More than 300 pages of letters 'laced with psychoactive drugs' sent to prisoners

HMP Birmingham (Google)
HMP Birmingham (Google)

Inmates were sent 330 pages of letters laced with psychoactive substances in a plot to smuggle drugs into an English prison, it has been revealed.

The mail was disguised as letters from solicitors, which guards are not allowed to read unless they believe criminal activity is taking place.

But officers at HMP Birmingham became suspicious of the post during the summer and investigated.

The revelation was made as part of a report into standards at the jail since the government took over its running last year from private security firm G4S.

That switch followed multiple complaints about squalor, chronic violence and acute drug misuse at the prison.

But the new report – an annual assessment made by the facility’s Independent Monitoring Board – found criminality among inmates was now falling.

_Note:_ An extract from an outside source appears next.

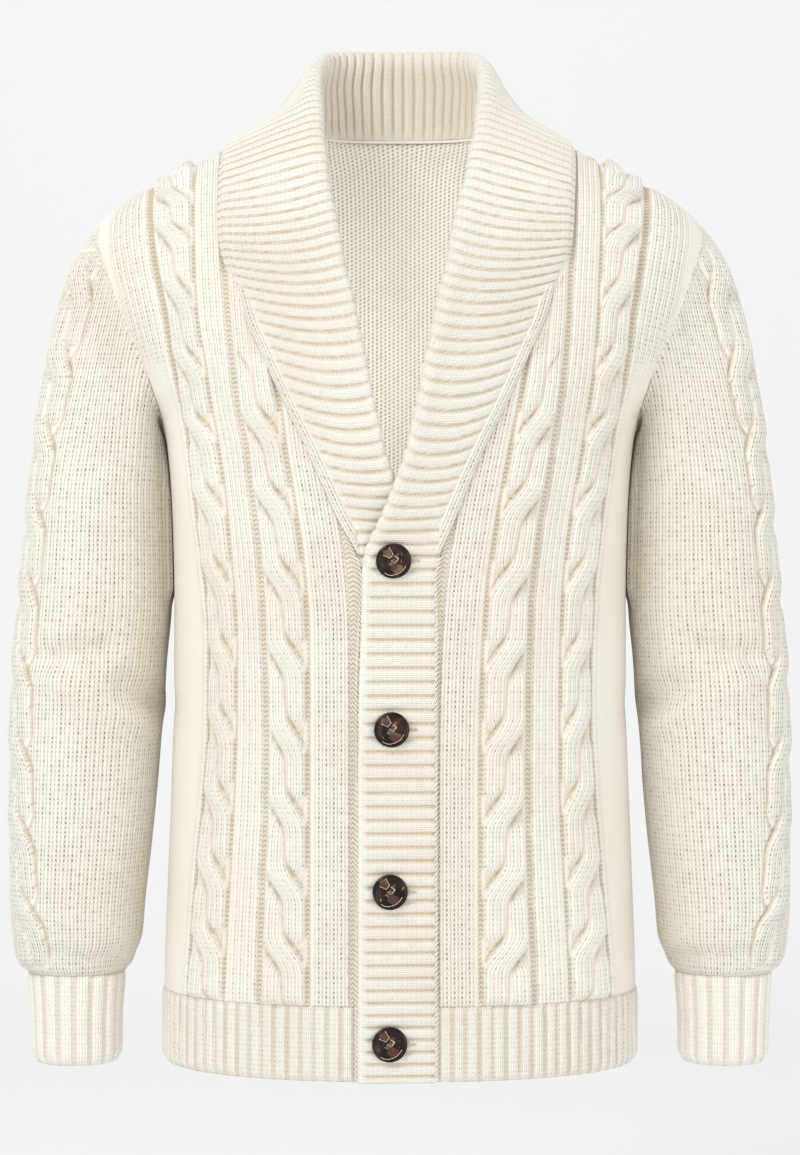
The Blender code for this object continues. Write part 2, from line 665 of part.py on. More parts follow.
def button_mesh(name):
    """Dished round button, turned about Z, its face up."""
    rim = (BUTTON_DISH_RADIUS + BUTTON_RADIUS) / 2
    profile = (
        (0.0, BUTTON_THICK - BUTTON_DISH_DEPTH),
        (BUTTON_DISH_RADIUS, BUTTON_THICK - BUTTON_DISH_DEPTH),
        (rim, BUTTON_THICK),
        (BUTTON_RADIUS, BUTTON_THICK * 0.62),
        (BUTTON_RADIUS * 0.94, BUTTON_THICK * 0.2),
        (BUTTON_RADIUS * 0.80, 0.0),
        (0.0, 0.0),
    )
    mesh = bmesh.new()
    points = [mesh.verts.new((r, 0.0, z)) for r, z in profile]
    for a, b in zip(points, points[1:]):
        mesh.edges.new((a, b))
    data = bpy.data.meshes.new(name)
    mesh.to_mesh(data)
    mesh.free()
    return data


def band_face(x, z):
    """Point on the face of the left band."""
    seam = front_line("centre", z) + front_line("seam", z)
    share = (seam - x) / (front_line("seam", z) + front_line("fold", z))
    at_seam = ply_level("outer", z, 1) + COLLAR_PLY
    at_fold = ply_level("fold", z, 1) + COLLAR_PLY + PLY_GAP / 2
    turn = float(turn_at(abs(x), z))
    side = 1 if x >= 0 else -1
    level = at_seam + (at_fold - at_seam) * share
    return body_point(turn, z, side) + body_normal(turn, z, side) * level


def build_buttons(collection):
    """Four buttons on the face of the left band."""
    for index, (x, z) in enumerate(BUTTON_PLACES, start=1):
        name = "button_%d" % index
        right = band_face(x + BUTTON_RADIUS, z) - band_face(x - BUTTON_RADIUS, z)
        up = band_face(x, z + BUTTON_RADIUS) - band_face(x, z - BUTTON_RADIUS)
        out = unit(np.cross(right, up))
        right = unit(right)
        up = np.cross(out, right)
        here = band_face(x, z) + out * BUTTON_CLEARANCE
        button = add_object(name, button_mesh(name), collection, HORN, 0.25)
        button.matrix_world = Matrix((
            (right[0], up[0], out[0], here[0]),
            (right[1], up[1], out[1], here[1]),
            (right[2], up[2], out[2], here[2]),
            (0, 0, 0, 1),
        ))
        turned = button.modifiers.new("turned", "SCREW")
        turned.axis = "Z"
        turned.steps = BUTTON_STEPS
        turned.render_steps = BUTTON_STEPS
        turned.use_merge_vertices = True
        turned.merge_threshold = 0.00001


def main():
    """Build the whole garment."""
    clear_scene()
    collection = bpy.data.collections.new("shawl_collar_cardigan")
    bpy.context.scene.collection.children.link(collection)
    build_body_panels(collection)
    build_sleeves(collection)
    build_collar(collection)
    build_buttons(collection)


main()
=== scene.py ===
"""Shawl collar cardigan in chunky cable knit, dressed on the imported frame.

Metres, +Z up. The front faces -Y and the wearer's left is +X. Every knitted piece is a thin
closed shell on its solid's form. Its outer side is a fine grid that follows the wales and rows
of the knitting, so that cables, ribs and channels are real relief, and its inner side is coarse.
"""

import logging
import math
from dataclasses import dataclass
from enum import Enum

import bmesh
import bpy
import numpy as np
from mathutils import Matrix, Vector


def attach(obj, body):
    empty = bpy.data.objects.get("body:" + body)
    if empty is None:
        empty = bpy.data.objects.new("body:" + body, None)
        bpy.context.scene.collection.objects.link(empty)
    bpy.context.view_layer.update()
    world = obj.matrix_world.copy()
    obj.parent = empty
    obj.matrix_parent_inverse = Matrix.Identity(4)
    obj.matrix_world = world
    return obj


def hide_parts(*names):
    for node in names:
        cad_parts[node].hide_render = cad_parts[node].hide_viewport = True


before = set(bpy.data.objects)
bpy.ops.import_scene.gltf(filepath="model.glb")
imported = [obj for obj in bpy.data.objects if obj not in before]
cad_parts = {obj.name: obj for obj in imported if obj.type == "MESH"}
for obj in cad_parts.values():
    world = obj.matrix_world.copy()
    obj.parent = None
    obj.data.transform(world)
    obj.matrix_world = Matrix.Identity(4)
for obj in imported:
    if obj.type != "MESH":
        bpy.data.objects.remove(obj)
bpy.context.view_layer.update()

LOG = logging.getLogger("cardigan")

Array = np.ndarray
Spot = tuple[float, float]
Place = tuple[float, float, float]
Colour = tuple[float, float, float, float]
Station = dict[str, float]
Socket = bpy.types.NodeSocket

WALE = 0.0061
ROW = 0.0035
RIB_WALES = 3
RIDGE_SHARE = 0.64
SEAM_GAP = 0.0003
KNIT_WALL = 0.0032
RIB_WALL = 0.0034


class Side(Enum):
    """Side of the wearer."""

    LEFT = 1
    RIGHT = -1

    @property
    def label(self) -> str:
        """The side as it stands in the names of pieces."""
        return self.name.lower()

    @property
    def mirror(self) -> Array:
        """Factors that carry the left side's points over to this side."""
        return np.array([float(self.value), 1.0, 1.0])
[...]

It suggested the disruption of the letter plot, made when the prison was in lockdown because of coronavirus, had reduced drug supply chains into the facility.

It said: "The reduction although not elimination of the drug supply and bullying during lockdown has helped to create an environment within which many men have reported feeling safe.

"It is undoubtedly the case that staff-resident relationships have significantly improved during the lockdown.

"The challenge will be to maintain this in the future while also allowing a reasonable time out of cell."

During lockdown, inmates were kept in their cells 23-and-a-half hours a day.